Yep...he is just excited to be out with the big boys, and he knows what you guys are going out to do!! We have a lab that does the same thing. Except the whining in the field. He mellows out then.


----------



## BROWNDOG (Nov 2, 2004)

I would not except the whining in the field or anywhere else for that matter. Teach him the quiet command and then enforce it . Quiet means no noise. Allowing him to make noise in the field will only esculate to more noise , yipping on the way to a mark, yipping in his crate ect. bite it in the butt now unless you want to annoyed forever.

When he makes noise grab him by the muzzel and squeze and say "NO noise" or "quiet" Apply as much pressure as is needed to make him be quiet. Every time he does it correct with a muzzel squeze and a shake.

There is nothing more annoying than a noisy dog in the blind, crate or at the line. Fix it now.


----------



## FallsGuy16 (Oct 4, 2006)

I have a pup that is starting to do this as well. I want to sqaush this issue before it is a real problem. He is not hunting yet, but he somethimes whines as soon as he is in his kennel. I'm not sure what to do here, as he will whine some when he needs out of his kennel to relieve himself. So right now, everytime he whines I put him directly outside, and if he does not relieve himself, he goes right back to his kennel. How do I determine an anxious whine vs. a need to go outside?

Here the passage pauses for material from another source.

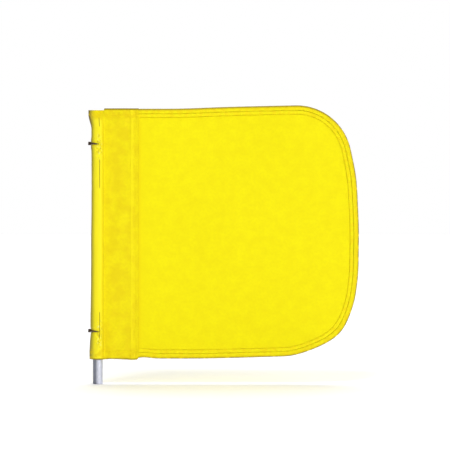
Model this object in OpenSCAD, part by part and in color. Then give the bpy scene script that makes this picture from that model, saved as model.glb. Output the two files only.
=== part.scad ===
// A flat safety flag on a short metal pole. A folded sleeve strip turns on the pole, two cable ties
// hold it there, and the flag cloth with its bound edge hangs from the strip.
// Millimetres. The pole's axis is Z, its lower end is at z = 0, and the flag points along +X.

/* [Pole] */
// Outer diameter of the pole tube
pole_d = 11.1; // [10.5:0.1:11.3]
// Wall thickness of the pole tube
pole_wall = 0.7; // [0.6:0.05:0.8]
// Length of bare pole below the sleeve
stub_h = 28; // [15:1:60]

/* [Sleeve strip] */
// Height of the sleeve strip, bottom edge to top edge
strip_h = 283; // [240:1:340]
// Distance from the pole's axis to the strip's outer edge
strip_reach = 46; // [35:0.5:60]
// Inside diameter of the pocket that holds the pole
pocket_d = 13.6; // [13.5:0.1:14.5]
// Thickness of the pocket's wall
pocket_wall = 0.8; // [0.6:0.1:1.2]

/* [Flag] */
// Distance from the pole's axis to the outermost point of the fly edge
fly_reach = 295; // [240:1:360]
// Radius of the upper fly corner
upper_corner_r = 62; // [40:1:75]
// Radius of the lower fly corner
lower_corner_r = 82; // [50:1:90]
// Width of the binding folded over the flag's edge
binding_w = 10.5; // [8:0.5:14]
// Thickness of the flag cloth
cloth_t = 0.6; // [0.4:0.1:0.8]

/* [Cable ties] */
// Width of each tie's band
tie_w = 1.8; // [1.5:0.1:2.5]
// Thickness of each tie's band
tie_t = 0.7; // [0.5:0.05:0.75]
// Tilt of each tie's loop, with its head end up
tie_tilt = 5; // [0:1:6]

/* [Hidden] */
$fn = 96;
past = 1; // how far a cutter runs past the face that it cuts

// heights on the pole
strip_top = stub_h + strip_h;
pocket_top = strip_top - 2; // the pocket's closed end sits a little below the flat strip's edge
closing_h = 19; // the pocket narrows from round to flat over this height
flat_h = 4.5; // height of the flat, stitched end
flat_z = pocket_top - flat_h;
closing_z = pocket_top - closing_h;
pole_top = closing_z - 4;
lower_tie_z = stub_h + 31.2;
upper_tie_z = strip_top - 40.4;

// pole and plug
pole_r = pole_d / 2;
bore_r = pole_r - pole_wall;
seat_r = bore_r + 0.2; // the plug's seat, reamed a little wider than the bore
plug_press = 0.02;
plug_stem_h = 12;
plug_head_h = 2.5;
plug_head_r = pole_r + 0.75; // wider than the ties' loops, so that they can't pass over it
plug_dome_h = 1;

// sleeve strip
pocket_r = pocket_d / 2;
pocket_out_r = pocket_r + pocket_wall;
leg_t = 0.55;
slot_t = cloth_t + 0.1; // the gap between the strip's two legs, where the flag's cloth goes in
strip_t = slot_t + 2 * leg_t;
seam_x = pocket_out_r + 1; // the row that closes the pocket
slot_x = seam_x + 1; // the legs part here
flat_left = -10.6; // the pressed end is wider than the round pocket
slit_gap = 0.3;

// the fold line and the gaps that let the flag fold back on either side
fold_x = strip_reach + 4;
root_gap = 1.8;
binding_gap = 2.6;
row_gap = 3.4;

// ties
tie_clear = 0.4;
tie_in_r = pole_r + tie_clear;
cloth_gap = 0.05;
bridge_x = [0.7, 1.5]; // where a tie passes through the pocket's wall
tie_head = [3, 3.6, 3.8];
tie_tail = [0.7, 0.8];

// How far from the axis a tie's piece of height h starts, so that it clears the cloth when tilted.
function off_cloth(h) = (pocket_out_r + cloth_gap + h / 2 * sin(tie_tilt)) / cos(tie_tilt);
tie_out_r = off_cloth(tie_w);

// flag outline: two nearly level edges, two corner arcs and a wide fly arc, all tangent to each other
upper_z = strip_top - 0.7;
lower_z = stub_h + 0.6;
upper_rise = 1.2;
lower_rise = 0.8;
fly_arc_r = 535;
fly_arc_z = stub_h + 137;
fly_c = [fly_reach - fly_arc_r, fly_arc_z];
corner_steps = 18;
fly_steps = 8;

// thread rows
thread_w = 0.5;
thread_t = 0.25;
binding_t = 0.45;
binding_rows = [5.2, 9.5];
strip_rows = [strip_reach - 4, strip_reach - 1.5];
top_row_z = strip_top - 9;
bottom_row_z = stub_h + 8;
closing_row_z = pocket_top - flat_h / 2; // the row that shuts the pocket's pressed end

// An arc's points, from one angle to another.
function arc(c, r, from, to, steps) =
    [for (i = [0 : steps]) let (a = from + (to - from) * i / steps) c + r * [cos(a), sin(a)]];

// Where a line rising at an angle from the strip's edge is at x.
function edge_at(z, rise, x) = z + (x - strip_reach) * tan(rise);

// The centre of a corner of radius r that touches an edge line and the fly arc.
// side is 1 below the upper edge and -1 above the lower edge.
function corner_centre(z, rise, side, r) =
    let (
        along = [cos(rise), sin(rise)],
        start = [strip_reach, z] + side * r * [sin(rise), -cos(rise)],
        m = start - fly_c,
        b = m * along,
        c = m * m - pow(fly_arc_r - r, 2)
    ) start + along * (sqrt(b * b - c) - b);

upper_c = corner_centre(upper_z, upper_rise, 1, upper_corner_r);
lower_c = corner_centre(lower_z, lower_rise, -1, lower_corner_r);
function heading(c) = atan2(c.y - fly_c.y, c.x - fly_c.x);

// The flag's outline from x to the fly edge, moved inward by inset.
function outline(inset, x) = concat(
    [[x, edge_at(upper_z, upper_rise, x) - inset / cos(upper_rise)]],
    arc(upper_c, upper_corner_r - inset, 90 + upper_rise, heading(upper_c), corner_steps),
    arc(fly_c, fly_arc_r - inset, heading(upper_c), heading(lower_c), fly_steps),
    arc(lower_c, lower_corner_r - inset, heading(lower_c), -90 + lower_rise, corner_steps),
    [[x, edge_at(lower_z, lower_rise, x) + inset / cos(lower_rise)]]
);

// A sheet in the flag's plane between y = from and y = to.
module sheet(inset, x, from, to) {
    translate([0, to, 0]) rotate([90, 0, 0]) linear_extrude(to - from) polygon(outline(inset, x));
}

// A row of thread along the binding, on both of its faces.
module binding_row(inset) {
    face = cloth_t / 2 + binding_t;
    for (side = [0, 1]) mirror([0, side, 0]) difference() {
        sheet(inset, fold_x + row_gap, face, face + thread_t);
        sheet(inset + thread_w, fold_x + row_gap - past, face - past, face + thread_t + past);
    }
}

// A straight row of thread on both faces of the strip, from one corner to the other.
module strip_row(low, high) {
    for (side = [0, 1]) mirror([0, side, 0])
        translate([low.x, strip_t / 2, low.y]) cube([high.x - low.x, thread_t, high.y - low.y]);
}

module upright_row(x) {
    strip_row([x - thread_w / 2, stub_h + 1], [x + thread_w / 2, strip_top - 1]);
}

// A flat ring around the pole's axis, centred on the height where it is placed.
module band(inner, outer) {
    difference() {
        cylinder(r = outer, h = tie_w, center = true);
        cylinder(r = inner, h = tie_w + 2 * past, center = true);
    }
}

// A box over a range of x, wide enough to cut or keep a whole band.
module slab(x0, x1, h) {
    wide = 4 * pocket_out_r;
    translate([x0, -wide / 2, -h / 2]) cube([x1 - x0, wide, h]);
}

// A tie's place: its height on the pole and its tilt.
module at_tie(z) {
    translate([0, 0, z]) rotate([0, tie_tilt, 0]) children();
}

// A cable tie: outside the pocket on the side away from the flag, through a slit in the cloth at the
// front and the back, and inside the pocket on the flag's side.
module tie(z) {
    far = 2 * pocket_out_r;
    head_x = -off_cloth(tie_head.z) - tie_head.x;
    at_tie(z) {
        intersection() {
            band(tie_out_r, tie_out_r + tie_t);
            slab(-far, bridge_x[1], 2 * tie_w);
        }
        intersection() {
            band(tie_in_r, tie_in_r + tie_t);
            slab(bridge_x[0], far, 2 * tie_w);
        }
        intersection() {
            band(tie_in_r, tie_out_r + tie_t);
            slab(bridge_x[0], bridge_x[1], 2 * tie_w);
        }
        translate([head_x, -tie_head.y / 2, -tie_head.z / 2])
            difference() {
                cube([tie_head.x, tie_head.y, tie_head.z]);
                translate([tie_head.x / 2 - tie_tail.x, -past, (tie_head.z - tie_w) / 2])
                    cube([tie_tail.x, tie_tail.y + past, tie_w]);
            }
    }
}

module pole_tube() {
    color("lightsteelblue") difference() {
        cylinder(r = pole_r, h = pole_top);
        translate([0, 0, -past]) cylinder(r = bore_r, h = pole_top + 2 * past);
        translate([0, 0, pole_top - plug_stem_h]) cylinder(r = seat_r, h = plug_stem_h + past);
    }
}

module pole_plug() {
    color("dimgray") {
        translate([0, 0, pole_top - plug_stem_h]) cylinder(r = seat_r + plug_press, h = plug_stem_h);
        translate([0, 0, pole_top]) {
            cylinder(r = plug_head_r, h = plug_head_h - plug_dome_h);
            translate([0, 0, plug_head_h - plug_dome_h])
                cylinder(r1 = plug_head_r, r2 = plug_head_r - plug_dome_h, h = plug_dome_h);
        }
    }
}

// The narrowing stretch above the round pocket, from a circle of radius r to a line of thickness t.
module narrowing(r, left, t) {
    hull() {
        translate([0, 0, closing_z - past / 2]) cylinder(r = r, h = past / 2, $fn = 32);
        translate([left, -t / 2, flat_z]) cube([r - left, t, 0.01]);
    }
}

// The pocket round the pole. Its foot is open, its top is pressed flat and stitched shut, and the
// slits in it let the ties through.
module sleeve_pocket() {
    shoulder = pocket_out_r * [cos(34), sin(34)]; // where the cloth leaves the round pocket
    color("gold") difference() {
        union() {
            translate([0, 0, stub_h]) cylinder(r = pocket_out_r, h = closing_z - stub_h);
            narrowing(pocket_out_r, flat_left, strip_t);
            translate([flat_left, -strip_t / 2, flat_z])
                cube([pocket_out_r - flat_left, strip_t, flat_h]);
            translate([0, 0, stub_h]) linear_extrude(closing_z - stub_h)
                polygon([
                    [0, 0], shoulder, [seam_x - 0.2, strip_t / 2], [seam_x - 0.2, -strip_t / 2],
                    [shoulder.x, -shoulder.y]
                ]);
            translate([pocket_out_r - past, -strip_t / 2, stub_h])
                cube([slot_x - pocket_out_r + past, strip_t, strip_h]);
        }
        translate([0, 0, stub_h - past]) cylinder(r = pocket_r, h = closing_z - stub_h + past);
        narrowing(pocket_r, flat_left + pocket_wall, 0.2);
        for (z = [lower_tie_z, upper_tie_z])
            at_tie(z) slab(bridge_x[0] - slit_gap, bridge_x[1] + slit_gap, tie_w + 2 * slit_gap);
    }
}

// One leg of the folded strip, on one face of the flag's cloth.
module leg(y) {
    color("gold") translate([slot_x, y, stub_h]) cube([strip_reach - slot_x, leg_t, strip_h]);
}

module sleeve_front_leg() {
    leg(-strip_t / 2);
}

module sleeve_back_leg() {
    leg(slot_t / 2);
}

// The flag cloth's inner edge, between the strip's legs and out to the fold line.
module flag_root() {
    color("yellow") translate([slot_x + 0.5, -cloth_t / 2, lower_z + 1])
        cube([fold_x - root_gap - slot_x - 0.5, cloth_t, upper_z - lower_z - 2]);
}

module upper_tie() {
    color("black") tie(upper_tie_z);
}

module lower_tie() {
    color("black") tie(lower_tie_z);
}

module pocket_seam() {
    color("goldenrod")
        strip_row([seam_x, stub_h + 1], [seam_x + thread_w, closing_z]);
}

module strip_seam_inner() {
    color("goldenrod") upright_row(strip_rows[0]);
}

module strip_seam_outer() {
    color("goldenrod") upright_row(strip_rows[1]);
}

module pocket_end_seam() {
    color("goldenrod") strip_row([flat_left + 1, closing_row_z], [seam_x, closing_row_z + thread_w]);
}

// A level row from the pocket's seam to the upright rows.
module level_row(z) {
    color("goldenrod") strip_row([seam_x + 1, z], [strip_rows[0] - 1, z + thread_w]);
}

module sleeve_top_seam() {
    level_row(top_row_z);
}

module sleeve_bottom_seam() {
    level_row(bottom_row_z);
}

// The flag beyond the fold line. Its inner edge is rounded about the fold's axis.
module flag_cloth() {
    half = cloth_t / 2;
    color("yellow") {
        sheet(binding_t, fold_x, -half, half);
        translate([fold_x, 0, lower_z + 1]) cylinder(r = half, h = upper_z - lower_z - 2);
    }
}

// A tape folded over the flag's edge, on both faces.
module edge_binding() {
    half = cloth_t / 2;
    x = fold_x + binding_gap;
    color("khaki") difference() {
        sheet(0, x, -half - binding_t, half + binding_t);
        sheet(binding_w, x - past, -half - binding_t - past, half + binding_t + past);
        sheet(binding_t, x - past, -half, half);
    }
}

module binding_seam_outer() {
    color("goldenrod") binding_row(binding_rows[0]);
}

module binding_seam_inner() {
    color("goldenrod") binding_row(binding_rows[1]);
}

pole_tube();
pole_plug();
sleeve_pocket();
sleeve_front_leg();
sleeve_back_leg();
flag_root();
upper_tie();
lower_tie();
pocket_seam();
pocket_end_seam();
strip_seam_inner();
strip_seam_outer();
sleeve_top_seam();
sleeve_bottom_seam();
flag_cloth();
edge_binding();
binding_seam_outer();
binding_seam_inner();
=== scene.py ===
import math

import bmesh
import bpy
import numpy as np
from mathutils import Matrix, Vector


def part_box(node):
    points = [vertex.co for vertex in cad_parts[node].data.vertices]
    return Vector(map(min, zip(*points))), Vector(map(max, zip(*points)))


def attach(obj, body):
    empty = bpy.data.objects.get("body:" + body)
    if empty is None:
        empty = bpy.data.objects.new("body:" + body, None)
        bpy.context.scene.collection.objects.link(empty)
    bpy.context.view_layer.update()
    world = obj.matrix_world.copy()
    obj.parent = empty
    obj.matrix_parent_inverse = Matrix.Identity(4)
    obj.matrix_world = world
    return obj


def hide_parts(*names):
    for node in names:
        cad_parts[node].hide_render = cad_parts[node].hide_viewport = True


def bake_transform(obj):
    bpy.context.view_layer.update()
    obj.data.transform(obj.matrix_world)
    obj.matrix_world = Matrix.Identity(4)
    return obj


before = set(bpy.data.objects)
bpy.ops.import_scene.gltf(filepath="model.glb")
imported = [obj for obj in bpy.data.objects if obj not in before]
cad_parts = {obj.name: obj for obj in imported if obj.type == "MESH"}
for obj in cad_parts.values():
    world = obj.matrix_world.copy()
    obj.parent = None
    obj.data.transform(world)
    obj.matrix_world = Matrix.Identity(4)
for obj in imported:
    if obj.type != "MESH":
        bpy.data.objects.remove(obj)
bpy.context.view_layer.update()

# ---------------------------------------------------------------- measures, in metres
MM = 0.001

pocket_low, pocket_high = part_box("sleeve_pocket")
leg_low, leg_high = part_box("sleeve_front_leg")
tape_low, tape_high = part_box("edge_binding")
root_low, root_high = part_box("flag_root")
pole_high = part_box("pole_tube")[1]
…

Do I let him continue until he is a little more mature? (He is 4 1/2 months old now)


----------



## BROWNDOG (Nov 2, 2004)

At that young of an age i would just ignor it for now. You have to use your own judgement. If you have just let him out and you know he doesn't have to go, and he starts whining in his crate ingnor him, remember any attention positive or negitive is attention and that is what he wants, he wants to get out. If you need to put him in a bedroom and close the door, when he has been quiet for some time let him out and praise him, let him outside to do his business and then back to the crate soon he will learn if he is quiet he will be let out.


----------